Little argues that a public official engaged in county business is per se immune from suit. This is not the rule in this jurisdiction. The immunity of a public official is a limited, not an absolute immunity. Since the purpose of the immunity is to protect the official in his decision-making role, we have held the immunity will not apply unless the action involves a discretionary decision-making process. Phrased otherwise, if the action is merely ministerial, there is no immunity. In Poyner v. Gilmore, 171 Miss. 859, 158 So. 922 (1935), this Court said: While no inflexible rule can be laid down for determining in every case whether or not an act of a public officer is ministerial or judicial, "The most important criterion, perhaps, is that (if) the duty is one which has been positively imposed by law and its performance required at a time and in a manner or upon conditions which are specifically designated, the duty to perform under the conditions specified not being dependent upon the officer's judgment or discretion ..." (171 Miss. at 864, 158 So. at 923). (Emphasis added.) 362 So. 2d at 644.
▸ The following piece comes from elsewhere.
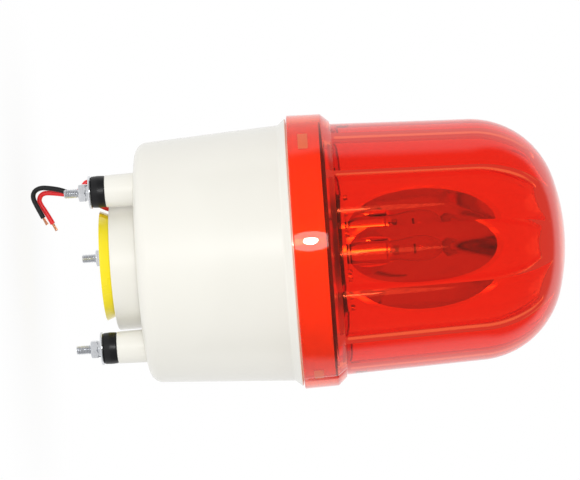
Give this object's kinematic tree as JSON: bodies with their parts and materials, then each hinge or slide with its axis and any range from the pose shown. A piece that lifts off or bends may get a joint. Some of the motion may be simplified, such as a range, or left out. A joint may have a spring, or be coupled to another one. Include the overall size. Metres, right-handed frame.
{
  "type": "rotating beacon",
  "caption": "Rotating warning beacon: red fluted lens dome twists onto a pale cup; a motor turns a reflector round a fixed lamp; studs with rubber bushes, yellow sounder cap and two leads.",
  "frame": {"origin": "centre of the stud circle in the mounting plane, at the free faces of the rubber bushes", "axes": "+Z along the beacon's axis to the dome's tip; +Y through one of the three studs; the reflector faces -Y at rest"},
  "size_m": [0.1178, 0.1178, 0.2277],
  "materials": {
    "red_lens": "clear red moulding, glossy",
    "cup_plastic": "off-white moulded plastic",
    "gasket_rubber": "soft black rubber",
    "bush_rubber": "black rubber, slightly glossy",
    "plug_rubber": "black rubber",
    "zinc": "bright zinc plated steel",
    "plate_steel": "zinc plated sheet",
    "black_moulding": "black moulded plastic",
    "pinion_plastic": "natural acetal",
    "shaft_steel": "ground steel",
    "gearbox_plastic": "black moulded case",
    "motor_steel": "drawn steel can",
    "pillar_plastic": "dark moulded plastic",
    "socket_metal": "nickel plated, bright",
    "insulator": "pale insulating moulding",
    "contact_brass": "brass",
    "spring_steel": "spring wire",
    "cap_metal": "nickel plated brass cap",
    "clear_glass": "clear blown glass",
    "filament_wire": "tungsten wire",
    "mirror_finish": "vacuum metallised, mirror bright",
    "board_laminate": "green laminate",
    "terminal_plastic": "green terminal block",
    "component_black": "black component bodies",
    "yellow_cap": "glossy yellow moulding",
    "sounder_black": "black moulding",
    "disc_brass": "thin brass disc",
    "red_insulation": "red PVC insulation",
    "black_insulation": "black PVC insulation",
    "tail_insulation": "PVC insulation",
    "copper": "bare copper strands"
  },
  "bodies": {
    "base": {"housing": "cup_plastic", "dome_gasket": "gasket_rubber", "chassis_plate": "plate_steel", "chassis_screws": "zinc", "gearbox_screws": "zinc", "lamp_pillar": "pillar_plastic", "turntable_clip": "plate_steel", "lamp_socket": "socket_metal", "socket_insulator": "insulator", "contact_spring": "spring_steel", "gearbox": "gearbox_plastic", "motor_can": "motor_steel", "motor_end_cap": "gearbox_plastic", "circuit_board": "board_laminate", "board_screws": "zinc", "terminal_block": "terminal_plastic", "board_components": "component_black", "sounder_cap": "yellow_cap", "sounder_nut": "sounder_black", "sounder_capsule": "sounder_black", "sounder_disc": "disc_brass", "mounting_studs": "zinc", "rubber_bushes": "bush_rubber", "flat_washers": "zinc", "spring_washers": "zinc", "hex_nuts": "zinc", "sealing_plug": "plug_rubber", "red_lead": "red_insulation", "black_lead": "black_insulation", "lead_strands": "copper", "lead_tails": "tail_insulation"},
    "dome": {"dome_lens": "red_lens"},
    "turntable": {"turntable": "black_moulding", "reflector": "mirror_finish", "reflector_screws": "zinc"},
    "pinion": {"drive_pinion": "pinion_plastic", "gearbox_shaft": "shaft_steel"},
    "lamp": {"lamp_cap": "cap_metal", "lamp_contact": "contact_brass", "bulb_glass": "clear_glass", "filament": "filament_wire", "filament_supports": "clear_glass"},
    "contact": {"contact_plunger": "contact_brass"}
  },
  "joints": [
    {"name": "dome_twist", "type": "hinge", "parent": "base", "child": "dome", "pos_m": [0, 0, 0.0835], "axis": [0, 0, 1], "range_deg": [0, 20]},
    {"name": "turntable_spin", "type": "hinge", "parent": "base", "child": "turntable", "pos_m": [0, 0, 0.0975], "axis": [0, 0, 1], "continuous": true},
    {"name": "pinion_spin", "type": "hinge", "parent": "base", "child": "pinion", "pos_m": [0, 0.035, 0.0975], "axis": [0, 0, 1], "continuous": true},
    {"name": "lamp_push", "type": "slide", "parent": "base", "child": "lamp", "axis": [0, 0, 1], "range_m": [-0.0015, 0], "stiffness_N_per_m": 2000, "springref_m": 0.002},
    {"name": "contact_push", "type": "slide", "parent": "base", "child": "contact", "axis": [0, 0, 1], "range_m": [-0.0015, 0], "deforming": ["contact_spring"]}
  ],
  "couplings": [
    {"joint": "pinion_spin", "follows": "turntable_spin", "ratio": -2.8889},
    {"joint": "contact_push", "follows": "lamp_push", "ratio": 1}
  ]
}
Absent a conclusion that Sanders' part in the occurrence was a ministerial duty, we must hold he was immune from suit and affirm the lower court.

Sanders appears to have been sued solely by virtue of his official capacity and not because of any actual personal involvement in the incident. Box was in charge of the fire station at the time he and Estes boarded the truck. Sanders testified he "was told" Box had accompanied Estes on the truck to show Estes how to drive it. However, Sanders was on the opposite side of town when he learned of the collision.

We find nothing in the record to indicate Sanders was discharging ministerial duties, as defined in Poyner and Davis, at the time in question. For this reason we cannot conclude the lower court was manifestly wrong in holding Sanders immune from suit.

For the foregoing reasons, the judgment is affirmed.